JOB: Extract exactly the run of lines starting at the line that holds "addPiece('pot', makePot(), finish(0x8a4430, 0.5));" and ending at the line that holds "bpy.data.objects.remove(obj)", both included.

BEGIN RECORD SET

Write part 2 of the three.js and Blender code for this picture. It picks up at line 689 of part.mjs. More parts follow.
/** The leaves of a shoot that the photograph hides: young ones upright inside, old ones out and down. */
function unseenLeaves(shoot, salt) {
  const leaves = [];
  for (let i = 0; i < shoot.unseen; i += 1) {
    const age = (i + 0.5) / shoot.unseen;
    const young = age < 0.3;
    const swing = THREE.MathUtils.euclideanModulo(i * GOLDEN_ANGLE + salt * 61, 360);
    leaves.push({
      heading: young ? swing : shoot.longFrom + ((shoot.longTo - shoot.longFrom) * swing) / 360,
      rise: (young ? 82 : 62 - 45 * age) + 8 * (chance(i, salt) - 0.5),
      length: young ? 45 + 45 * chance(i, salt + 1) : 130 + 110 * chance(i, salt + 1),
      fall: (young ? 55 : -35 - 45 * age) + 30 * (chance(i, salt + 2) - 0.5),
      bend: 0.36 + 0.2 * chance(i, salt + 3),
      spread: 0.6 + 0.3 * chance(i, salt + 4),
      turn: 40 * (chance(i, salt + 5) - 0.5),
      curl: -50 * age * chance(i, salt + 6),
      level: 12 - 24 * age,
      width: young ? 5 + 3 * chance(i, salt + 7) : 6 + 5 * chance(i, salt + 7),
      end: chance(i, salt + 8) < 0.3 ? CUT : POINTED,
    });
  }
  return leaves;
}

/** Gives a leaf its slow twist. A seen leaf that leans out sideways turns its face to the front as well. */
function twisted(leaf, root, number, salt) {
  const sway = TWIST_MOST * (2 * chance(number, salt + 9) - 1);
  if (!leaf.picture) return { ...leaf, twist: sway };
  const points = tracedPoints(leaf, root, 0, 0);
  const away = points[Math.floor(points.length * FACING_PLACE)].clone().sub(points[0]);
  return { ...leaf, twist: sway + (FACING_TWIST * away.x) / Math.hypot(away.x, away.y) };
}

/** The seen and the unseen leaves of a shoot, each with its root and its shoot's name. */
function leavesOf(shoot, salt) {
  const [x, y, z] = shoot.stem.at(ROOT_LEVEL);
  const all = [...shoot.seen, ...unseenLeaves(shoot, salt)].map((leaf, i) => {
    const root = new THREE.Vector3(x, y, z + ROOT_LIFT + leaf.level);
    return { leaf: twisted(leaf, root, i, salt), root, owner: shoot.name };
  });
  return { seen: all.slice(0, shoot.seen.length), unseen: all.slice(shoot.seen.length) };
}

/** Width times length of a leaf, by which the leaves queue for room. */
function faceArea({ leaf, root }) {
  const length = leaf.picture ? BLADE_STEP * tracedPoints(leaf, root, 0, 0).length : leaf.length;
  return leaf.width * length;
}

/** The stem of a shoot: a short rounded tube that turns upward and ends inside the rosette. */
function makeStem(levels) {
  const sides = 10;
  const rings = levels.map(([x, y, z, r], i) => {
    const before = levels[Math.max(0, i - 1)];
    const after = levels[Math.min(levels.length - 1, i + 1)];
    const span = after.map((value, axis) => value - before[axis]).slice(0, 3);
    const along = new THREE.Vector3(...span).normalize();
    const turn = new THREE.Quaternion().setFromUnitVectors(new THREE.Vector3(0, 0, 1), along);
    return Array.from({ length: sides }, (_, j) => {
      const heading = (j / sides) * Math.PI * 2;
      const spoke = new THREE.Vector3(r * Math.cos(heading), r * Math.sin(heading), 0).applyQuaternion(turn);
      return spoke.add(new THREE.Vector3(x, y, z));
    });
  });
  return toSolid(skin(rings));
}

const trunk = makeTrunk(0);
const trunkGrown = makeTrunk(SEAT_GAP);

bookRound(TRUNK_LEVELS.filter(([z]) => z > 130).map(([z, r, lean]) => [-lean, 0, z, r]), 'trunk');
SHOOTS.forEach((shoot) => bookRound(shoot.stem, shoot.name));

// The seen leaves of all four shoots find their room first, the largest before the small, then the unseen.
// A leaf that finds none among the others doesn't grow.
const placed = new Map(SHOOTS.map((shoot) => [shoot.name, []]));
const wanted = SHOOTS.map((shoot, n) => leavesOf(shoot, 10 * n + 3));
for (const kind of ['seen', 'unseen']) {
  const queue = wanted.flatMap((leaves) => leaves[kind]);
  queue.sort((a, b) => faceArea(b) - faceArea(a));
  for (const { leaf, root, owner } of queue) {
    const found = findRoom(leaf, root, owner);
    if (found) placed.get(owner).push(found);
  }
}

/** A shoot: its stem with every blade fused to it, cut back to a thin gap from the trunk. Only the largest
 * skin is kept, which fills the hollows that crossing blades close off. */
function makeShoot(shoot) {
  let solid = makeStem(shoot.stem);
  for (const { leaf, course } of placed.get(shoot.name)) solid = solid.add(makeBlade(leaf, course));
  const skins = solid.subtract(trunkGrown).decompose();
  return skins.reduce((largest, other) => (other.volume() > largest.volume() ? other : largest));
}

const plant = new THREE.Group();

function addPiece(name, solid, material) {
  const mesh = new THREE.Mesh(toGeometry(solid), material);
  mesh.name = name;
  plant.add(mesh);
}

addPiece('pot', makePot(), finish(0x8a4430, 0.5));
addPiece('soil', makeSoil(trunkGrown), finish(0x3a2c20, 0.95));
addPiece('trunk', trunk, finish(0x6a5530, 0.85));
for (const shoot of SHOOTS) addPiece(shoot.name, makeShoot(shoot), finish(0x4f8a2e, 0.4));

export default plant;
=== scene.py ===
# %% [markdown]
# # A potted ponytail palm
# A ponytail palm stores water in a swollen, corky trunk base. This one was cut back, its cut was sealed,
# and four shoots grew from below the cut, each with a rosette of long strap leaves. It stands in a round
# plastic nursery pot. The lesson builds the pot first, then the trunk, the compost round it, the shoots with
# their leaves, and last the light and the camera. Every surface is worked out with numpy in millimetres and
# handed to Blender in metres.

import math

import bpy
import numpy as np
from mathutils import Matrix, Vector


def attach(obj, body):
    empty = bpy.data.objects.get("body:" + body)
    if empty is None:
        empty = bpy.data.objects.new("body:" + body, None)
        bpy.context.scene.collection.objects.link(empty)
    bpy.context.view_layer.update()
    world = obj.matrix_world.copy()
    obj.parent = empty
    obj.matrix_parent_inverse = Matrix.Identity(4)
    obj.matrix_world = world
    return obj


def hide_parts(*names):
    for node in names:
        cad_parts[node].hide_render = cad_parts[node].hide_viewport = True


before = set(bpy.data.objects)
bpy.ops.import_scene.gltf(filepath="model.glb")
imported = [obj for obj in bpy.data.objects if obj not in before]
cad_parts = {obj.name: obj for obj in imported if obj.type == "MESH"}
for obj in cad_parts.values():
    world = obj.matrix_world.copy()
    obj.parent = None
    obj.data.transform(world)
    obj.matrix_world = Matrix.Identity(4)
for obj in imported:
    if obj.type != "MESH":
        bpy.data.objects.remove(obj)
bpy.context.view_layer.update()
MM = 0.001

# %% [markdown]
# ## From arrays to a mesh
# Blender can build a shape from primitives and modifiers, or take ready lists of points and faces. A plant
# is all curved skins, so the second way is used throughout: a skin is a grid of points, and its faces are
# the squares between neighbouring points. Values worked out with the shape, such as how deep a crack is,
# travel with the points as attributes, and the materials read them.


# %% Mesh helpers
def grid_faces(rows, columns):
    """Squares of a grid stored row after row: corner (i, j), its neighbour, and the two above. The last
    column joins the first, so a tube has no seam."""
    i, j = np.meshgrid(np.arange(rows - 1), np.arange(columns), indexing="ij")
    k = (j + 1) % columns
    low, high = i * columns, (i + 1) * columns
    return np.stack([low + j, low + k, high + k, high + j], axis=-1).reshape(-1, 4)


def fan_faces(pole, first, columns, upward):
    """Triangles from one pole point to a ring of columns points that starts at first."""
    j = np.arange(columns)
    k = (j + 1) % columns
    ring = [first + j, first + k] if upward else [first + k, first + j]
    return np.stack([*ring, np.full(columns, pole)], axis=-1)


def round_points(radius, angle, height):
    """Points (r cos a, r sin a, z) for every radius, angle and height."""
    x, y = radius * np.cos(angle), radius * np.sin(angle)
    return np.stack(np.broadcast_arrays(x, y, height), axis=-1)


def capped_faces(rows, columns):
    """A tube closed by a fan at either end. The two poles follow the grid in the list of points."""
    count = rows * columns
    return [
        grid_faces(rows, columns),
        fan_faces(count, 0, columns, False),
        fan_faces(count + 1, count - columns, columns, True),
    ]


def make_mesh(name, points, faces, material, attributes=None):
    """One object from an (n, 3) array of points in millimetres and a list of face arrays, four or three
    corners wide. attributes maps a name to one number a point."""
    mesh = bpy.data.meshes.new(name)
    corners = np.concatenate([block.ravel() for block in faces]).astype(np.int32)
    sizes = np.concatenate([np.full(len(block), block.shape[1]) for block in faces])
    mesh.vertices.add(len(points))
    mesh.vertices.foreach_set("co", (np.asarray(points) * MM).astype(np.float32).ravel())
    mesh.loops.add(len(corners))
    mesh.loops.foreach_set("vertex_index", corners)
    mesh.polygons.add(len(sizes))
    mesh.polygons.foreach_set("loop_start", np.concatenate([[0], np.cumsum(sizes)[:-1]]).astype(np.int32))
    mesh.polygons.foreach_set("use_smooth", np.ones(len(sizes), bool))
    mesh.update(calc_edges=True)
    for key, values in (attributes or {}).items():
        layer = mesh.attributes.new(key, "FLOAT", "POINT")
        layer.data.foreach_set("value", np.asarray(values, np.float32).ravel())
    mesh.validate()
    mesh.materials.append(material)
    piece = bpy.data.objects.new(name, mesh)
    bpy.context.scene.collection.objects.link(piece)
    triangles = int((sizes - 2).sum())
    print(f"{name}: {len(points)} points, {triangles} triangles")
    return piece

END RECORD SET
BEGIN RECORD SET

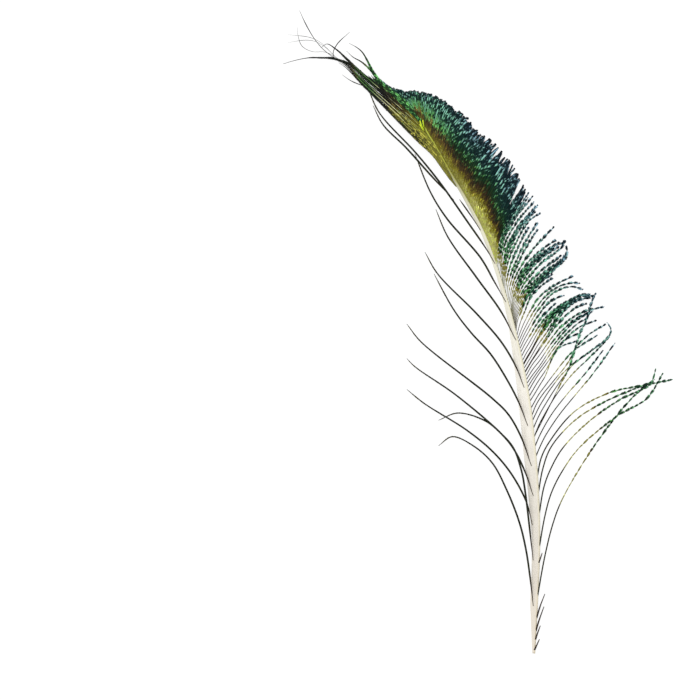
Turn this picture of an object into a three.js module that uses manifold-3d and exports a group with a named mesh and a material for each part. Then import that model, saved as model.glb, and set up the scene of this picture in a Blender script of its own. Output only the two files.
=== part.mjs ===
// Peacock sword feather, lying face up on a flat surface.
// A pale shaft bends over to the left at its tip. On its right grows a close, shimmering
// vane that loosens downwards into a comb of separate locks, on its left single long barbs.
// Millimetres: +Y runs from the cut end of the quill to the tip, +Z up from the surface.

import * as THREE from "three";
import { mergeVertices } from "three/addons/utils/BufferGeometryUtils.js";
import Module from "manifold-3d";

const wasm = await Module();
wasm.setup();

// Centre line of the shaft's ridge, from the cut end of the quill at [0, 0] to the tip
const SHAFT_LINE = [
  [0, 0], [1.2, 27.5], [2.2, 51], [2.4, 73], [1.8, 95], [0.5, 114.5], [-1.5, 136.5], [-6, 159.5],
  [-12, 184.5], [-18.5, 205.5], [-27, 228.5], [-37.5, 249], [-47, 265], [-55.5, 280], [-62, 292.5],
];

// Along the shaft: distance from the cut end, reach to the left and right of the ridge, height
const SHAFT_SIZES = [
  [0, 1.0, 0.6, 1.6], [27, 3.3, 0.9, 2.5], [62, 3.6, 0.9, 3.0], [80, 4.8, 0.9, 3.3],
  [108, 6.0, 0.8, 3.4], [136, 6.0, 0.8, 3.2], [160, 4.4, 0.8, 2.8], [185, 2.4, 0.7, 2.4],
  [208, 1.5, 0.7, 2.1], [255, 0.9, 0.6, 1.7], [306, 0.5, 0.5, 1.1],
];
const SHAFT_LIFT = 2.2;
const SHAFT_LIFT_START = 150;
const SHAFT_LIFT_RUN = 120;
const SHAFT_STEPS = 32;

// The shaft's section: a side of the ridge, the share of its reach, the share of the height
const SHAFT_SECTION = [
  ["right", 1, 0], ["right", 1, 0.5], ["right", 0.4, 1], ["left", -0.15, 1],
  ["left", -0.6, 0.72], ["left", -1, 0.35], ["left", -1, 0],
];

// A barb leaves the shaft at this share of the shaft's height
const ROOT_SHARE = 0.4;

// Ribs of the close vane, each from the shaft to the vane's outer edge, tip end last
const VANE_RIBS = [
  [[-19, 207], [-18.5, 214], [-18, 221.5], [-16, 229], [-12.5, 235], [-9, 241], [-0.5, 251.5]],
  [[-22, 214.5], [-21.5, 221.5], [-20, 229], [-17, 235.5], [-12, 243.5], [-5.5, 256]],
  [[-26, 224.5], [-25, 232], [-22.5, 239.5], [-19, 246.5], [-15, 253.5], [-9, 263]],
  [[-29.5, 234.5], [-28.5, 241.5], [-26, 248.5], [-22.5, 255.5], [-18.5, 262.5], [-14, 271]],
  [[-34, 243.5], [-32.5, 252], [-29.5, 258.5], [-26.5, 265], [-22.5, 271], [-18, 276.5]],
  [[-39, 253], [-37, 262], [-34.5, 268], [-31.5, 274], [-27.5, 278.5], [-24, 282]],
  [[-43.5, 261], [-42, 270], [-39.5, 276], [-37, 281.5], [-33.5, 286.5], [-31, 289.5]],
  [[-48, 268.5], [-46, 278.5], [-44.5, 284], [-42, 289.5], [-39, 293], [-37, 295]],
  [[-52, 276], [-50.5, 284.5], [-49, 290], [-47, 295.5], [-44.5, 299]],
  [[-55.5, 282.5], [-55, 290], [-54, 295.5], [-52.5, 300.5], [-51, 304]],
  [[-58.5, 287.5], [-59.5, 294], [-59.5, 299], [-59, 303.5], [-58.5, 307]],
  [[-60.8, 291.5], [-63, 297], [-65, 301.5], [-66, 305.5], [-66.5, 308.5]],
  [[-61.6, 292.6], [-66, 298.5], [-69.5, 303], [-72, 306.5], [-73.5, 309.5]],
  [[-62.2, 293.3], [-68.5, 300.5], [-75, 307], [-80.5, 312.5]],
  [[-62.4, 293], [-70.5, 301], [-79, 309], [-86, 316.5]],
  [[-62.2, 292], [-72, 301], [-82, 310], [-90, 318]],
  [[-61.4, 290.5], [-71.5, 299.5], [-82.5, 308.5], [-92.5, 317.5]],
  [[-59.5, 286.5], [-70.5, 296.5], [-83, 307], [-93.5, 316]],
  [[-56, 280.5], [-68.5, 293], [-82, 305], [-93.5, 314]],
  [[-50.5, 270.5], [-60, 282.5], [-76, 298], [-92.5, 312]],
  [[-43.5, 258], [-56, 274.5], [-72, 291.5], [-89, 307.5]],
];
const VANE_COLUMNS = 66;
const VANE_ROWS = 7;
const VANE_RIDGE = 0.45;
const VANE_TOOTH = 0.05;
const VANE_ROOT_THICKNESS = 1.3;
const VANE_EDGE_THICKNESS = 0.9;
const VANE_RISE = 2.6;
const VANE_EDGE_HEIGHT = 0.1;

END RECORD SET

RESULT OF THE TASK:
addPiece('pot', makePot(), finish(0x8a4430, 0.5));
addPiece('soil', makeSoil(trunkGrown), finish(0x3a2c20, 0.95));
addPiece('trunk', trunk, finish(0x6a5530, 0.85));
for (const shoot of SHOOTS) addPiece(shoot.name, makeShoot(shoot), finish(0x4f8a2e, 0.4));

export default plant;
=== scene.py ===
# %% [markdown]
# # A potted ponytail palm
# A ponytail palm stores water in a swollen, corky trunk base. This one was cut back, its cut was sealed,
# and four shoots grew from below the cut, each with a rosette of long strap leaves. It stands in a round
# plastic nursery pot. The lesson builds the pot first, then the trunk, the compost round it, the shoots with
# their leaves, and last the light and the camera. Every surface is worked out with numpy in millimetres and
# handed to Blender in metres.

import math

import bpy
import numpy as np
from mathutils import Matrix, Vector


def attach(obj, body):
    empty = bpy.data.objects.get("body:" + body)
    if empty is None:
        empty = bpy.data.objects.new("body:" + body, None)
        bpy.context.scene.collection.objects.link(empty)
    bpy.context.view_layer.update()
    world = obj.matrix_world.copy()
    obj.parent = empty
    obj.matrix_parent_inverse = Matrix.Identity(4)
    obj.matrix_world = world
    return obj


def hide_parts(*names):
    for node in names:
        cad_parts[node].hide_render = cad_parts[node].hide_viewport = True


before = set(bpy.data.objects)
bpy.ops.import_scene.gltf(filepath="model.glb")
imported = [obj for obj in bpy.data.objects if obj not in before]
cad_parts = {obj.name: obj for obj in imported if obj.type == "MESH"}
for obj in cad_parts.values():
    world = obj.matrix_world.copy()
    obj.parent = None
    obj.data.transform(world)
    obj.matrix_world = Matrix.Identity(4)
for obj in imported:
    if obj.type != "MESH":
        bpy.data.objects.remove(obj)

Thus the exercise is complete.